▸ **Work to do**
Reply with only the number of lines that contain the string "imported".

▸ **Data shown**

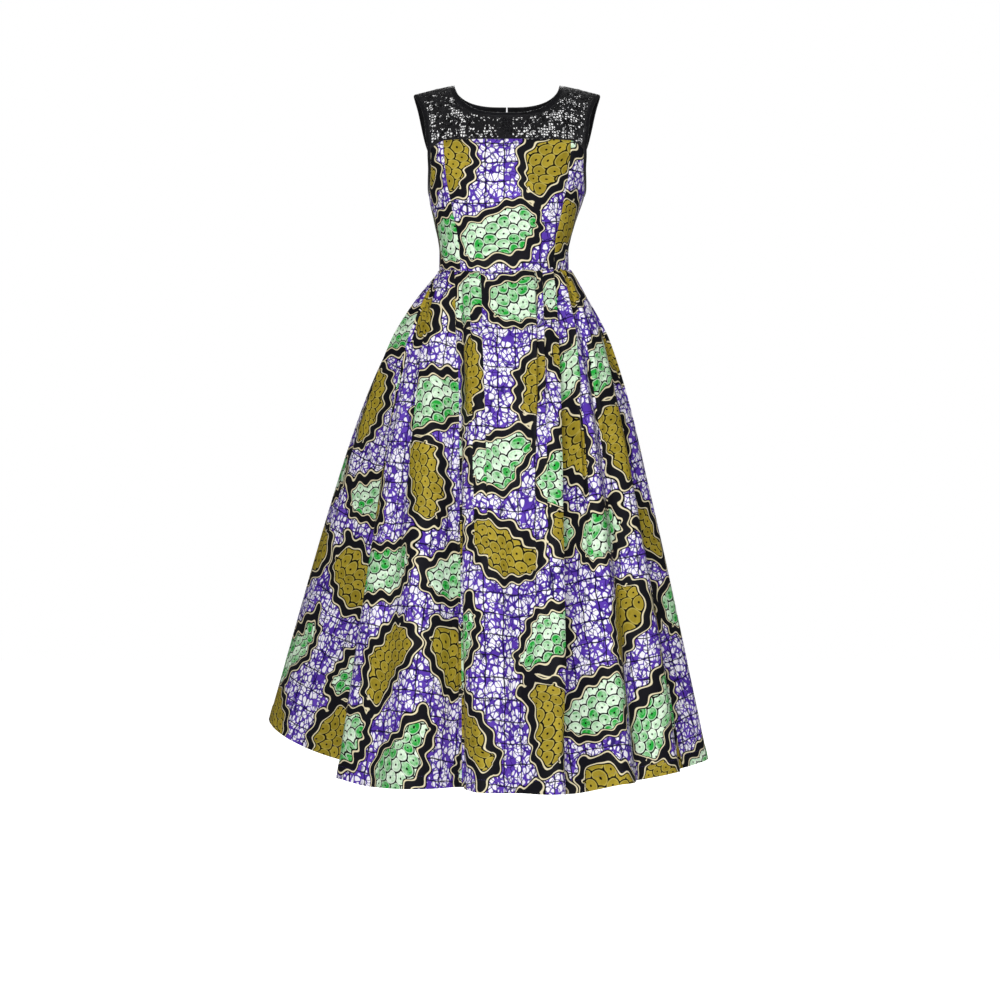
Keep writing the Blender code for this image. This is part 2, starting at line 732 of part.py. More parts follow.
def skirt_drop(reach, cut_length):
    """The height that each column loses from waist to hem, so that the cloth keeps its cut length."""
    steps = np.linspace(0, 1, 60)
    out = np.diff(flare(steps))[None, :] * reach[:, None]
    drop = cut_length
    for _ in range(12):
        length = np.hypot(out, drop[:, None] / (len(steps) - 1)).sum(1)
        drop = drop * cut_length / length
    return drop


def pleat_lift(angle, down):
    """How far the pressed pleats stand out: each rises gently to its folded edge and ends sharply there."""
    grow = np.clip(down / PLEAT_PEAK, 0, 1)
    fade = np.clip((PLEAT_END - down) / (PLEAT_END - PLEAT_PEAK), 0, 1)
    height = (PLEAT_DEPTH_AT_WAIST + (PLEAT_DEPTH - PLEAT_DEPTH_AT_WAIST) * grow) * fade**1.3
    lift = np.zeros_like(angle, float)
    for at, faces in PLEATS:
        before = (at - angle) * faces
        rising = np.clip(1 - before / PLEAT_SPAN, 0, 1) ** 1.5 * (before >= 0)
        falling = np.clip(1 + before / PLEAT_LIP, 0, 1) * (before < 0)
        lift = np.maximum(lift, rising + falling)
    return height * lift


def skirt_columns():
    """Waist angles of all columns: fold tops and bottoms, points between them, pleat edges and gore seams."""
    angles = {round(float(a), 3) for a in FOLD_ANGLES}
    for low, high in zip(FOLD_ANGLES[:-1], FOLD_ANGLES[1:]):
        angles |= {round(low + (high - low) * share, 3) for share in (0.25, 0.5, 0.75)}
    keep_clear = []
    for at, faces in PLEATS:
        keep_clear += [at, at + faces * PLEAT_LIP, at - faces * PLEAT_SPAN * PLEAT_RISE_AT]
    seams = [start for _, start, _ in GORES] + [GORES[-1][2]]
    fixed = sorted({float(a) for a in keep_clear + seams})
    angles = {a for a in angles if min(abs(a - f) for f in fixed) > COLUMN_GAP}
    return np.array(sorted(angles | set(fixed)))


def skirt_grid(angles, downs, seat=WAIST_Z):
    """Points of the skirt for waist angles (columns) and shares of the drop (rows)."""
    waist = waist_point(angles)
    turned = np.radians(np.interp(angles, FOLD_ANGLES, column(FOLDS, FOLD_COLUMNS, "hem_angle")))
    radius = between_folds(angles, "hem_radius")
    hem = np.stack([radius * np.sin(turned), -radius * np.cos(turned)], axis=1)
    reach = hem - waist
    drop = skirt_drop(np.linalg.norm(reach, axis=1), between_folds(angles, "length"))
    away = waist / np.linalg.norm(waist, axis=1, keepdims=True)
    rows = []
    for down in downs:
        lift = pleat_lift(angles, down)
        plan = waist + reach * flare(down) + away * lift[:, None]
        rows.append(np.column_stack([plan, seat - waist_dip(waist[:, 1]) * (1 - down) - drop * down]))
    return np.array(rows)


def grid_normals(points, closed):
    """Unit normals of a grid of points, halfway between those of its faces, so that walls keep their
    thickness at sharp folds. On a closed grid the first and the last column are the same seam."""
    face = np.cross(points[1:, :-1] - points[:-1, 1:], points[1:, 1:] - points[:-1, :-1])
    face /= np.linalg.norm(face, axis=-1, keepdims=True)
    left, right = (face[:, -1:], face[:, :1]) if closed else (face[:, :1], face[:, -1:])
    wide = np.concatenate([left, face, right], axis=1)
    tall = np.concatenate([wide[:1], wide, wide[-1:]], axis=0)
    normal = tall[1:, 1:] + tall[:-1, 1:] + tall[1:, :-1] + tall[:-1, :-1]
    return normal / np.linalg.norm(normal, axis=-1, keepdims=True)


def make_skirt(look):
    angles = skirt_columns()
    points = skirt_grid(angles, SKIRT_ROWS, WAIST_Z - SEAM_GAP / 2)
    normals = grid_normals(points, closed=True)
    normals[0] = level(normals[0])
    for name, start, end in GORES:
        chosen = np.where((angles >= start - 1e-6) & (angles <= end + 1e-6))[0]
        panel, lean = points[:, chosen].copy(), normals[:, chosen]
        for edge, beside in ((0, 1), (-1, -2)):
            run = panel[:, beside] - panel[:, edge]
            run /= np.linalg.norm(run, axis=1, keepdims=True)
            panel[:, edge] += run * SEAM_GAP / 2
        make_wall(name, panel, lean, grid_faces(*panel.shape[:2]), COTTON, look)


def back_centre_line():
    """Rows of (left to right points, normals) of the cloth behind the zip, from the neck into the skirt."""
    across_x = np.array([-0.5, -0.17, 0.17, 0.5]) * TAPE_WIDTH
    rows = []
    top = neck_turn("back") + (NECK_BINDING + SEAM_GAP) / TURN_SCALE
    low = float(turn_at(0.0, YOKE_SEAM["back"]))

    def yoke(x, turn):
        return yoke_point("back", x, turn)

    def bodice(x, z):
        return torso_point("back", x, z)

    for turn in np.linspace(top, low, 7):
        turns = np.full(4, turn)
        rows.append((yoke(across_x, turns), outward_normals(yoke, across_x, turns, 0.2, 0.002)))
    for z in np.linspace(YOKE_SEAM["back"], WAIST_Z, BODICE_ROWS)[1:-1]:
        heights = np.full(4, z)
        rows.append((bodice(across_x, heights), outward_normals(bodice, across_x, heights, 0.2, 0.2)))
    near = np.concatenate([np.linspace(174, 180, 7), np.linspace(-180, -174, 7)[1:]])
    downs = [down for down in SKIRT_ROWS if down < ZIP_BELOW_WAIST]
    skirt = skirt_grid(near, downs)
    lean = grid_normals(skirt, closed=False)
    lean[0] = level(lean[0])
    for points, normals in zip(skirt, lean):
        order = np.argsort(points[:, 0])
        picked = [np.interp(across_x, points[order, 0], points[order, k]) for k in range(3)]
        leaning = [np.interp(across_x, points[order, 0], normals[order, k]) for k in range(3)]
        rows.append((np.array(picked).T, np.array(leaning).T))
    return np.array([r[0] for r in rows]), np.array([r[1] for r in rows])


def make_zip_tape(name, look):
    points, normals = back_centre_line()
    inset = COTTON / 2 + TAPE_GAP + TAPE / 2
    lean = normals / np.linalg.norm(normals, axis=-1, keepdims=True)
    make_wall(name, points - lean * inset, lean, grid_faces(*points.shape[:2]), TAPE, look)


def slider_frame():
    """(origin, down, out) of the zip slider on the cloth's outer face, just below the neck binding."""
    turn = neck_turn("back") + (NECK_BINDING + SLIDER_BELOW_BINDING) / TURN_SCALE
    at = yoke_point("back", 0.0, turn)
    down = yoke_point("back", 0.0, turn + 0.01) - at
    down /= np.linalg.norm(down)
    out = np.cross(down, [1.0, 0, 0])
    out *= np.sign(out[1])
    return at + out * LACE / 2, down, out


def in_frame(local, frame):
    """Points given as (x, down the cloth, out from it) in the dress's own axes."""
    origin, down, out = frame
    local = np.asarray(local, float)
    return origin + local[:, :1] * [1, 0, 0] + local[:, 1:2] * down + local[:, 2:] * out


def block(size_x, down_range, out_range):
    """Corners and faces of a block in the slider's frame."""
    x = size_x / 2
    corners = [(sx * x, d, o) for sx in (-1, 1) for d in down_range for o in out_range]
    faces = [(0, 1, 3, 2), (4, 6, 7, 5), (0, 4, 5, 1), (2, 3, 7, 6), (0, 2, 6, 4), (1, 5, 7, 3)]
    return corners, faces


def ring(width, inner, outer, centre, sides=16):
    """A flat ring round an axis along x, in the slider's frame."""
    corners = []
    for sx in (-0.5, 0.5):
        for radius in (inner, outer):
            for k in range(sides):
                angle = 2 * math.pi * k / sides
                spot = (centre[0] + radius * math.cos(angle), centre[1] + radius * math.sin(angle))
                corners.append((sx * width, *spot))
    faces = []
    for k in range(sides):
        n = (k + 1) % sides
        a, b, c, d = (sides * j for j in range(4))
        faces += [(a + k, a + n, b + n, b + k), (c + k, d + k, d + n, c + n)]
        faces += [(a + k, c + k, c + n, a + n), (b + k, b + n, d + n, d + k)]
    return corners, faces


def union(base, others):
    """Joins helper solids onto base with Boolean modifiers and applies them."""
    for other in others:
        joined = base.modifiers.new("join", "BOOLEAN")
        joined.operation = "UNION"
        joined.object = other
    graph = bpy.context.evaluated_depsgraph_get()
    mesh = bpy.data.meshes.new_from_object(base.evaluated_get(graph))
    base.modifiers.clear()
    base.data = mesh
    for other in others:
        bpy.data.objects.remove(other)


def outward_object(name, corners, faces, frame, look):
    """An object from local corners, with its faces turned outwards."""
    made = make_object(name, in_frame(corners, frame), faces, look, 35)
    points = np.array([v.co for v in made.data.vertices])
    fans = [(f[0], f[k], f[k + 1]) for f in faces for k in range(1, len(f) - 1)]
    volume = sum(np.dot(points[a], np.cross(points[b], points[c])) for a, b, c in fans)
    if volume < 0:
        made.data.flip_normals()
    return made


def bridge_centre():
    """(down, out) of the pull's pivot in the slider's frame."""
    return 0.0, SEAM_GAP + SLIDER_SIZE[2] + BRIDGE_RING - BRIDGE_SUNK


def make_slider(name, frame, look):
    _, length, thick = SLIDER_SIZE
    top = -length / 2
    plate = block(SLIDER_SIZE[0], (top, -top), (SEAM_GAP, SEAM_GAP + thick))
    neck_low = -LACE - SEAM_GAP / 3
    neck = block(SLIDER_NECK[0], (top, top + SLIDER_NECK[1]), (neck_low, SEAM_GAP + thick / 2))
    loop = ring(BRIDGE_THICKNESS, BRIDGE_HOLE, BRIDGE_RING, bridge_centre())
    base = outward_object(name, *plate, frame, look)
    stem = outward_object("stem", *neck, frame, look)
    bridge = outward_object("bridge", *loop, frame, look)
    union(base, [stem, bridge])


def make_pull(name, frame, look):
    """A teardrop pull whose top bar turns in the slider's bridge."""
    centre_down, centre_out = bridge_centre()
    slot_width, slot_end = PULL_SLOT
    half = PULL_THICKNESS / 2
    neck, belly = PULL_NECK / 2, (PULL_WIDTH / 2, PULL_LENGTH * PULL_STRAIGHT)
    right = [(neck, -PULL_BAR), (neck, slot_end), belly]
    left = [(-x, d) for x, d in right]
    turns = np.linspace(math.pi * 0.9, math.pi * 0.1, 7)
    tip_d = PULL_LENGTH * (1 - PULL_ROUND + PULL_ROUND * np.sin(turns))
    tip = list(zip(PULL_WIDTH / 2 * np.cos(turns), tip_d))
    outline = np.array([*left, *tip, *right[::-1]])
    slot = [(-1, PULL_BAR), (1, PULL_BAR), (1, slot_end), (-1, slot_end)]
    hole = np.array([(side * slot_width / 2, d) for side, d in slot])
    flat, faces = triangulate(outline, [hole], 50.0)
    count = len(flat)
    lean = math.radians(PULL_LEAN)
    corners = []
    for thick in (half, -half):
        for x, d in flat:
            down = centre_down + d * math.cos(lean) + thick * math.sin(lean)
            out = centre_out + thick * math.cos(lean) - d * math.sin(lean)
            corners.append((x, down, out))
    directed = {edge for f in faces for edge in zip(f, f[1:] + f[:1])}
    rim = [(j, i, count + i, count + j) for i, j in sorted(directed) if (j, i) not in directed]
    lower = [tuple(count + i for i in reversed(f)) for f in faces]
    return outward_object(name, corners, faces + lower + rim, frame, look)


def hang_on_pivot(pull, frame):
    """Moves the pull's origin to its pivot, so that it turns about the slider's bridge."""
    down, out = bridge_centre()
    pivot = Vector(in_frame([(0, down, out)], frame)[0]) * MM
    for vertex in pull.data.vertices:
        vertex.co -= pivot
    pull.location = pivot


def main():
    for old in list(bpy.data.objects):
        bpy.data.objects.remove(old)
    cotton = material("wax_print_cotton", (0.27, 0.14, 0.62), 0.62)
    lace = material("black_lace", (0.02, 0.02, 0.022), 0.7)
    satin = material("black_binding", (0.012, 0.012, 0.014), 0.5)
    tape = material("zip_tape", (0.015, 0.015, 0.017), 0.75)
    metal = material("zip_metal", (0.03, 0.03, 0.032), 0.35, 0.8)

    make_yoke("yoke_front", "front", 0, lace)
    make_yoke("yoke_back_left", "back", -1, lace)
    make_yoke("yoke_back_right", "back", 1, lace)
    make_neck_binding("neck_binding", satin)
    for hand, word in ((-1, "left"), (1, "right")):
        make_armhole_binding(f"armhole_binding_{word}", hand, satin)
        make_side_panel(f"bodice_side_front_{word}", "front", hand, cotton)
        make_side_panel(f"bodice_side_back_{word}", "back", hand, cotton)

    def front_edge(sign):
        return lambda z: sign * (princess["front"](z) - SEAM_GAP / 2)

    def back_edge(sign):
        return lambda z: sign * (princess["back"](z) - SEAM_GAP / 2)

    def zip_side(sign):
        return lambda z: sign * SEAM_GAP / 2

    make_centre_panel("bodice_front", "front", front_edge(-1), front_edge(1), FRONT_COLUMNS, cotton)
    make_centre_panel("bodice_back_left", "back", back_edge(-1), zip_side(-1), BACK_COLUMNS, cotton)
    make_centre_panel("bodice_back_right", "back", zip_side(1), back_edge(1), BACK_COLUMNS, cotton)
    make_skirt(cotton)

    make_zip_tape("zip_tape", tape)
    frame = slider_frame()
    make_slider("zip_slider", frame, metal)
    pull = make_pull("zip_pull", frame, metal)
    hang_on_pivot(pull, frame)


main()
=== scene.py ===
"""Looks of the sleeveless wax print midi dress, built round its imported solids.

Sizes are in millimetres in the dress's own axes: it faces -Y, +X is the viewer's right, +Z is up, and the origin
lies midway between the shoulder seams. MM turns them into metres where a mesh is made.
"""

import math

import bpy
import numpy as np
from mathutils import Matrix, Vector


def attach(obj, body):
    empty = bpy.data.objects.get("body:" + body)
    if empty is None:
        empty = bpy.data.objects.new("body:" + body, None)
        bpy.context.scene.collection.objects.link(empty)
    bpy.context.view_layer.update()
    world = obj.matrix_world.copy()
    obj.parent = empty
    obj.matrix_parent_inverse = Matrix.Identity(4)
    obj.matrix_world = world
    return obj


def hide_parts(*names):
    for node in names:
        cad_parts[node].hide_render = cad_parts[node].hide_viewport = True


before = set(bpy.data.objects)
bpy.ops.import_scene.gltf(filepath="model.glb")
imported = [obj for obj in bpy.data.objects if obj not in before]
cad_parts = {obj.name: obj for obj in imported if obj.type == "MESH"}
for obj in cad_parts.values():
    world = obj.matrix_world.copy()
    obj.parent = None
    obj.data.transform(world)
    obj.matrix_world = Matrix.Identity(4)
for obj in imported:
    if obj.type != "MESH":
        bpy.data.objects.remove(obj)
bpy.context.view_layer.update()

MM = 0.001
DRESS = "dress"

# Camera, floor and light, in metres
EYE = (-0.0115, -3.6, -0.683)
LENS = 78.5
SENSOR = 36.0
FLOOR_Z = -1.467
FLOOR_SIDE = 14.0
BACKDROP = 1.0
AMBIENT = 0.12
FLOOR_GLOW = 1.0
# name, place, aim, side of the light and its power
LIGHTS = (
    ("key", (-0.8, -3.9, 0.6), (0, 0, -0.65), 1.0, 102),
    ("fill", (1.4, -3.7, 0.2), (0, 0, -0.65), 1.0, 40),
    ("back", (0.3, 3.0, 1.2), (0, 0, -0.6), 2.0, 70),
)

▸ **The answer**
4